Below are some records; reproduce every one of them exactly.

......

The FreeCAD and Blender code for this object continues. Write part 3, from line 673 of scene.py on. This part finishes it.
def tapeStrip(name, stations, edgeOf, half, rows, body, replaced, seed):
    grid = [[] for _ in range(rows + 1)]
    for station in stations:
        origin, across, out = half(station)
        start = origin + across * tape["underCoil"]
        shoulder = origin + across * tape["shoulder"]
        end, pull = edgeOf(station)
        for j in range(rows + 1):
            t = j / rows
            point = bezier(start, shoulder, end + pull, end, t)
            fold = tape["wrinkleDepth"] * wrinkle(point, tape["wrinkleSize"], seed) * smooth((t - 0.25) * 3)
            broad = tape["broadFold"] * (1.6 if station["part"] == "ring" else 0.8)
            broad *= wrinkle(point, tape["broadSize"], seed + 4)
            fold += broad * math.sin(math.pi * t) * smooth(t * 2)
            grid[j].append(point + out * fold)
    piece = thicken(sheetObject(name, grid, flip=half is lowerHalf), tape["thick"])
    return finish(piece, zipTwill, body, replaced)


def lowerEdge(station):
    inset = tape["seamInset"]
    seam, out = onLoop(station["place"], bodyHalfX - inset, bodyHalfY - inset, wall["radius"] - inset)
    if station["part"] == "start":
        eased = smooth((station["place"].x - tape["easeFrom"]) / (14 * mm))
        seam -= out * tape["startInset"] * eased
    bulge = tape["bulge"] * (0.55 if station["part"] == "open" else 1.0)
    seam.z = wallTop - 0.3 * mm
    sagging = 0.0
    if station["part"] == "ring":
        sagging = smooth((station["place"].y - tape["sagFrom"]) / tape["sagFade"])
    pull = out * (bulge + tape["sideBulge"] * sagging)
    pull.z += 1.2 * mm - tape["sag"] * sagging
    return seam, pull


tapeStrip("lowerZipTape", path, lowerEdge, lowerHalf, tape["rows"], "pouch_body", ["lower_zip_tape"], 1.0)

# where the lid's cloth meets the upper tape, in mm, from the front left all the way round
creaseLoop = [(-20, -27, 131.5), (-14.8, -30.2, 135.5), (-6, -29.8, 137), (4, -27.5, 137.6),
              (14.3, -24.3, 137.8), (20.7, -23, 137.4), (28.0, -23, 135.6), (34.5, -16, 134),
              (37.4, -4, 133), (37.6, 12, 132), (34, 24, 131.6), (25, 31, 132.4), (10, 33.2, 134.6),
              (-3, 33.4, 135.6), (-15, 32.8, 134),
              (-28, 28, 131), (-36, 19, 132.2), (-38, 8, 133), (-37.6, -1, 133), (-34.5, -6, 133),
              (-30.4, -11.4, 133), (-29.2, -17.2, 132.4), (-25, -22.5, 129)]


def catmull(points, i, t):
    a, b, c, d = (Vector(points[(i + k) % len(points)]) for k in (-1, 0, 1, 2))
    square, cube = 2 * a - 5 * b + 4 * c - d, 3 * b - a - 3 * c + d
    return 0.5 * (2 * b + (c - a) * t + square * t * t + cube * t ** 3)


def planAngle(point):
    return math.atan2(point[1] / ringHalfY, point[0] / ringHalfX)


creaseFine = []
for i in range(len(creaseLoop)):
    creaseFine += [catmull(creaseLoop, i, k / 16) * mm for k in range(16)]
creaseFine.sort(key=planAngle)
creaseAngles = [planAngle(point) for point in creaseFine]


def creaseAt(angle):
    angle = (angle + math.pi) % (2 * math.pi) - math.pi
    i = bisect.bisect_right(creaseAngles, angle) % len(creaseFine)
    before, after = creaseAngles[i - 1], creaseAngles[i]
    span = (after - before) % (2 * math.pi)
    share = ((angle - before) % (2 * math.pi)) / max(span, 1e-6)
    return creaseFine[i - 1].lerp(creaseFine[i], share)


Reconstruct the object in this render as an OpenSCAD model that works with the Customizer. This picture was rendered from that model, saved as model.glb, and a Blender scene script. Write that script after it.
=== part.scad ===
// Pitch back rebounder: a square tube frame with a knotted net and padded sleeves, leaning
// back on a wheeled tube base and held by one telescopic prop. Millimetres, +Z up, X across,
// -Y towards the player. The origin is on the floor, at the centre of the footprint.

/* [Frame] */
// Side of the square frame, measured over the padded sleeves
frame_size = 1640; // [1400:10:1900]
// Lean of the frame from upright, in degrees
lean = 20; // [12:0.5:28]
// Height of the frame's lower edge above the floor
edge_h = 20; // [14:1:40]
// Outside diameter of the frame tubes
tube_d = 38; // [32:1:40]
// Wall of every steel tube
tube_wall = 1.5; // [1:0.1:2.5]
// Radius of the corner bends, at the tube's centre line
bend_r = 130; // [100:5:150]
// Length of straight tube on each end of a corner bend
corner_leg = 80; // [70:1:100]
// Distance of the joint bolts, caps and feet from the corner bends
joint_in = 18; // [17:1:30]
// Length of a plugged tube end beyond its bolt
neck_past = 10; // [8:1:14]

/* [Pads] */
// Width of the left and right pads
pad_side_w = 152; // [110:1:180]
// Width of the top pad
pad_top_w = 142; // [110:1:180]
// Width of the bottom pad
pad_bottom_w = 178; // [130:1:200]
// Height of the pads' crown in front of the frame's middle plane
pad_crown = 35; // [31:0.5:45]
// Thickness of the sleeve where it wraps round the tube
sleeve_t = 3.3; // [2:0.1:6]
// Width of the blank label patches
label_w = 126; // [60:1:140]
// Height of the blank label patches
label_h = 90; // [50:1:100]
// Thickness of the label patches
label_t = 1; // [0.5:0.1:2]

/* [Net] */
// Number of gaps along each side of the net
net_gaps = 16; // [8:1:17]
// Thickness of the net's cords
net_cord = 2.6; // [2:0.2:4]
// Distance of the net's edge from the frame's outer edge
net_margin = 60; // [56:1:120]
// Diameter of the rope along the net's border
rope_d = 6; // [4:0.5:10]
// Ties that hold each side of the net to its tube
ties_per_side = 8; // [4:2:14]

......

Final answer:
The FreeCAD and Blender code for this object continues. Write part 3, from line 673 of scene.py on. This part finishes it.
def tapeStrip(name, stations, edgeOf, half, rows, body, replaced, seed):
    grid = [[] for _ in range(rows + 1)]
    for station in stations:
        origin, across, out = half(station)
        start = origin + across * tape["underCoil"]
        shoulder = origin + across * tape["shoulder"]
        end, pull = edgeOf(station)
        for j in range(rows + 1):
            t = j / rows
            point = bezier(start, shoulder, end + pull, end, t)
            fold = tape["wrinkleDepth"] * wrinkle(point, tape["wrinkleSize"], seed) * smooth((t - 0.25) * 3)
            broad = tape["broadFold"] * (1.6 if station["part"] == "ring" else 0.8)
            broad *= wrinkle(point, tape["broadSize"], seed + 4)
            fold += broad * math.sin(math.pi * t) * smooth(t * 2)
            grid[j].append(point + out * fold)
    piece = thicken(sheetObject(name, grid, flip=half is lowerHalf), tape["thick"])
    return finish(piece, zipTwill, body, replaced)


def lowerEdge(station):
    inset = tape["seamInset"]
    seam, out = onLoop(station["place"], bodyHalfX - inset, bodyHalfY - inset, wall["radius"] - inset)
    if station["part"] == "start":
        eased = smooth((station["place"].x - tape["easeFrom"]) / (14 * mm))
        seam -= out * tape["startInset"] * eased
    bulge = tape["bulge"] * (0.55 if station["part"] == "open" else 1.0)
    seam.z = wallTop - 0.3 * mm
    sagging = 0.0
    if station["part"] == "ring":
        sagging = smooth((station["place"].y - tape["sagFrom"]) / tape["sagFade"])
    pull = out * (bulge + tape["sideBulge"] * sagging)
    pull.z += 1.2 * mm - tape["sag"] * sagging
    return seam, pull


tapeStrip("lowerZipTape", path, lowerEdge, lowerHalf, tape["rows"], "pouch_body", ["lower_zip_tape"], 1.0)

# where the lid's cloth meets the upper tape, in mm, from the front left all the way round
creaseLoop = [(-20, -27, 131.5), (-14.8, -30.2, 135.5), (-6, -29.8, 137), (4, -27.5, 137.6),
              (14.3, -24.3, 137.8), (20.7, -23, 137.4), (28.0, -23, 135.6), (34.5, -16, 134),
              (37.4, -4, 133), (37.6, 12, 132), (34, 24, 131.6), (25, 31, 132.4), (10, 33.2, 134.6),
              (-3, 33.4, 135.6), (-15, 32.8, 134),
              (-28, 28, 131), (-36, 19, 132.2), (-38, 8, 133), (-37.6, -1, 133), (-34.5, -6, 133),
              (-30.4, -11.4, 133), (-29.2, -17.2, 132.4), (-25, -22.5, 129)]


def catmull(points, i, t):
    a, b, c, d = (Vector(points[(i + k) % len(points)]) for k in (-1, 0, 1, 2))
    square, cube = 2 * a - 5 * b + 4 * c - d, 3 * b - a - 3 * c + d
    return 0.5 * (2 * b + (c - a) * t + square * t * t + cube * t ** 3)


def planAngle(point):
    return math.atan2(point[1] / ringHalfY, point[0] / ringHalfX)


creaseFine = []
for i in range(len(creaseLoop)):
    creaseFine += [catmull(creaseLoop, i, k / 16) * mm for k in range(16)]
creaseFine.sort(key=planAngle)
creaseAngles = [planAngle(point) for point in creaseFine]


def creaseAt(angle):
    angle = (angle + math.pi) % (2 * math.pi) - math.pi
    i = bisect.bisect_right(creaseAngles, angle) % len(creaseFine)
    before, after = creaseAngles[i - 1], creaseAngles[i]
    span = (after - before) % (2 * math.pi)
    share = ((angle - before) % (2 * math.pi)) / max(span, 1e-6)
    return creaseFine[i - 1].lerp(creaseFine[i], share)


Reconstruct the object in this render as an OpenSCAD model that works with the Customizer. This picture was rendered from that model, saved as model.glb, and a Blender scene script. Write that script after it.
=== part.scad ===
// Pitch back rebounder: a square tube frame with a knotted net and padded sleeves, leaning
// back on a wheeled tube base and held by one telescopic prop. Millimetres, +Z up, X across,
// -Y towards the player. The origin is on the floor, at the centre of the footprint.

/* [Frame] */
// Side of the square frame, measured over the padded sleeves
frame_size = 1640; // [1400:10:1900]
// Lean of the frame from upright, in degrees
lean = 20; // [12:0.5:28]
// Height of the frame's lower edge above the floor
edge_h = 20; // [14:1:40]
// Outside diameter of the frame tubes
tube_d = 38; // [32:1:40]
// Wall of every steel tube
tube_wall = 1.5; // [1:0.1:2.5]
// Radius of the corner bends, at the tube's centre line
bend_r = 130; // [100:5:150]
// Length of straight tube on each end of a corner bend
corner_leg = 80; // [70:1:100]
// Distance of the joint bolts, caps and feet from the corner bends
joint_in = 18; // [17:1:30]
// Length of a plugged tube end beyond its bolt
neck_past = 10; // [8:1:14]

/* [Pads] */
// Width of the left and right pads
pad_side_w = 152; // [110:1:180]
// Width of the top pad
pad_top_w = 142; // [110:1:180]
// Width of the bottom pad
pad_bottom_w = 178; // [130:1:200]
// Height of the pads' crown in front of the frame's middle plane
pad_crown = 35; // [31:0.5:45]
// Thickness of the sleeve where it wraps round the tube
sleeve_t = 3.3; // [2:0.1:6]
// Width of the blank label patches
label_w = 126; // [60:1:140]
// Height of the blank label patches
label_h = 90; // [50:1:100]
// Thickness of the label patches
label_t = 1; // [0.5:0.1:2]

/* [Net] */
// Number of gaps along each side of the net
net_gaps = 16; // [8:1:17]
// Thickness of the net's cords
net_cord = 2.6; // [2:0.2:4]
// Distance of the net's edge from the frame's outer edge
net_margin = 60; // [56:1:120]
// Diameter of the rope along the net's border
rope_d = 6; // [4:0.5:10]
// Ties that hold each side of the net to its tube
ties_per_side = 8; // [4:2:14]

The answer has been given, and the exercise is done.